A single, clear next action after sign-up
After sign-up, the user should see one screen with one clear next action — not a dashboard with 15 menu items and no direction. Create your first project. Connect your first account. Upload your first file. The next action should begin the path to the first win. If the user does not know what to do next within 30 seconds of signing up, they will leave and not return.
Empty state design that guides, not abandons
The first screen a new user sees after setup is an empty state — no data, no content, no existing activity. An empty state with no prompt generates immediate confusion and churn. An empty state with a clear call to action guides the user toward their first win. Every empty state in the product should have a primary action and a brief explanation of what happens when that action is taken.
The first win moment — designed, not accidental
The first win is the moment when the user first experiences the product’s core value. For a reporting tool, it is the first report generated. For a CRM, it is the first contact added and the pipeline view updating. The first win should be achievable within 10 minutes of sign-up for a well-designed MVP. If it takes longer, identify the steps between sign-up and first win and eliminate or simplify as many as possible.
A personalised follow-up after the first win
The moment after the first win is the highest point of user motivation in the entire customer relationship. Capitalise on it: an automated email or in-app message within 1 hour of the first win, acknowledging what the user accomplished, suggesting the natural next action, and offering direct access to support. You just generated your first report. Here are three ways to customise it for your client presentation is enough to extend the momentum of the first win into continued engagement.
🔗 Related reading on sasolutionspk.com
How to Build an AI Customer Onboarding System That Reduces Churn
SA’s guide to automated onboarding systems — the next layer after the manual onboarding framework above is validated.

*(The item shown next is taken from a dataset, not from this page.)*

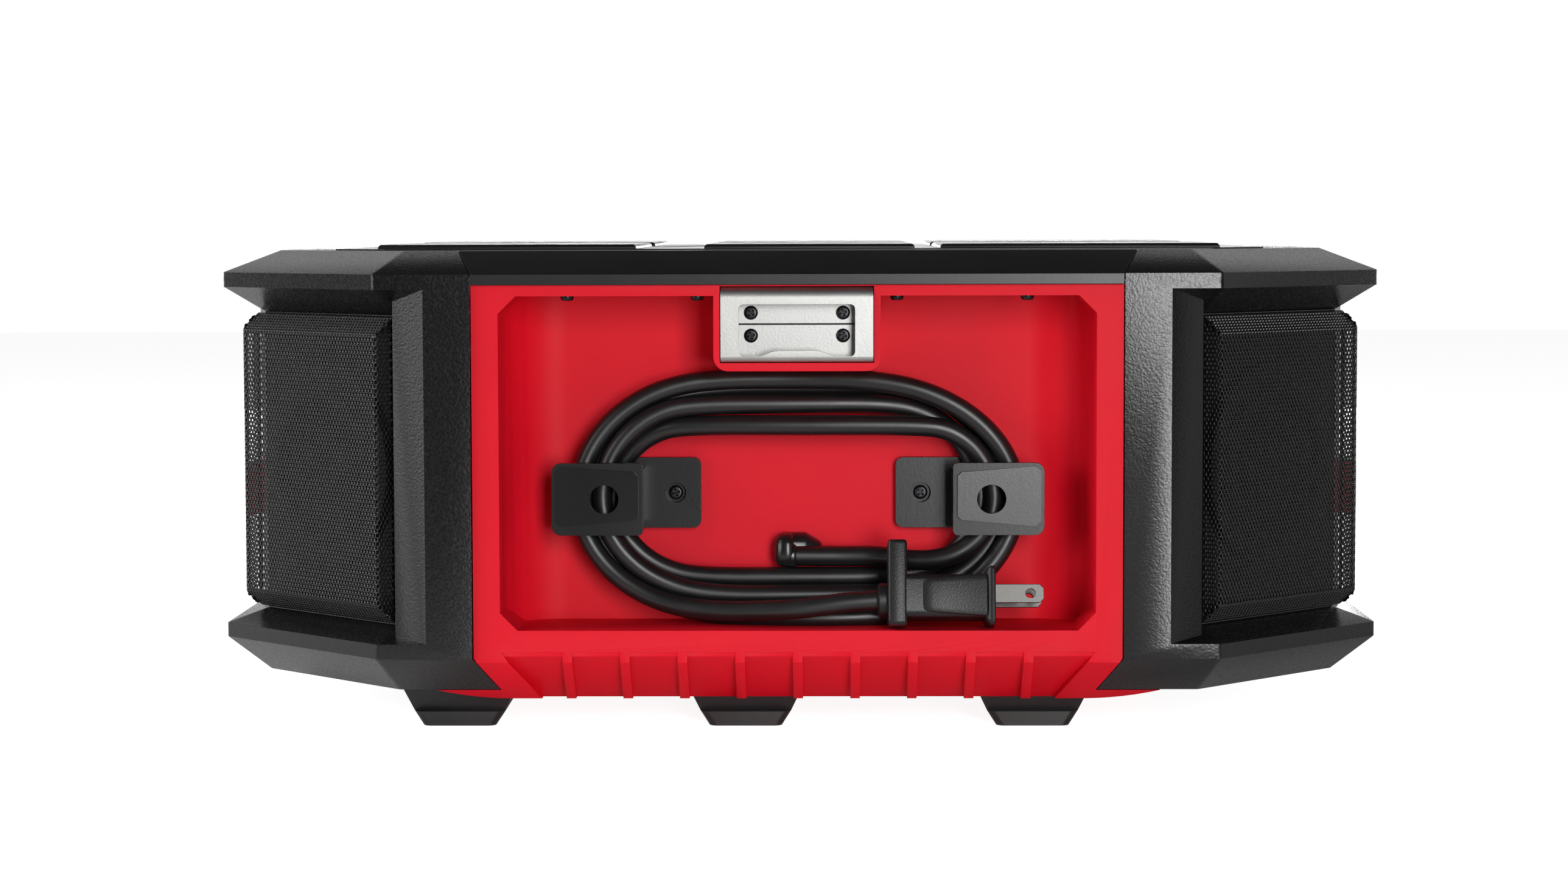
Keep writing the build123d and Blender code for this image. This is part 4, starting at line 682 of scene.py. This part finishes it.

What First Win Looks Like in Different MVPs
| Product Type | First Win Moment | Time to First Win Target | Key Friction Points |
|---|---|---|---|
| SaaS reporting tool | First report generated with real data | Under 10 minutes | Data connection setup; empty state before first data is connected |
| Project management tool | First project created with at least one task and one team member | Under 5 minutes | Team invitation flow; empty state on project dashboard |
| Two-sided marketplace (supply side) | First listing live and visible to buyers | Under 15 minutes | Profile completion requirements; listing approval wait time |
| AI-powered tool | First AI output generated that the user finds genuinely useful | Under 5 minutes | Prompt guidance; managing expectations about AI output quality |
| B2B workflow automation | First workflow successfully run with real data producing the correct output | Under 20 minutes | Integration setup; test run vs live run confusion |
| CRM or pipeline tool | First contact added and visible in the pipeline view | Under 3 minutes | Import vs manual add decision; pipeline stage customisation before adding contacts |
Q: Should I include a product tour in my MVP onboarding?
Not as the first experience. Product tours (modal walkthroughs that highlight features before the user has done anything) consistently reduce completion rates and time-to-value compared to action-oriented onboarding that guides users directly to their first win. If you want to use a product tour, trigger it after the first win — at the point where the user has already experienced value and is motivated to learn more about the product’s capabilities. Tools like Intercom, Appcues, and Userflow are appropriate for post-first-win feature education; they are counterproductive as the first experience a new user has.
Q: How do I know if my MVP onboarding is working?
Track two metrics from the first user: time to first win (from sign-up timestamp to the first win action timestamp in your event tracking) and week-1 retention rate (the proportion of users who return to the product within 7 days of signing up). Both metrics should be measured from day one and compared across cohorts as the onboarding is refined. If time to first win is greater than 30 minutes, identify and eliminate steps between sign-up and first win. If week-1 retention is below 25% for a B2B SaaS product, the onboarding is not successfully delivering value in the first session.
Q: Should I personally onboard every early user?
Yes — for the first 20-50 users, always. A personal onboarding call (30-45 minutes via Zoom) with each early user serves three purposes: it dramatically improves the probability of the user reaching their first win; it generates the richest possible user research data about where the friction points are in the product; and it creates a personal relationship that makes the user significantly more likely to give honest feedback, stay through rough patches in the product, and refer other users in their network.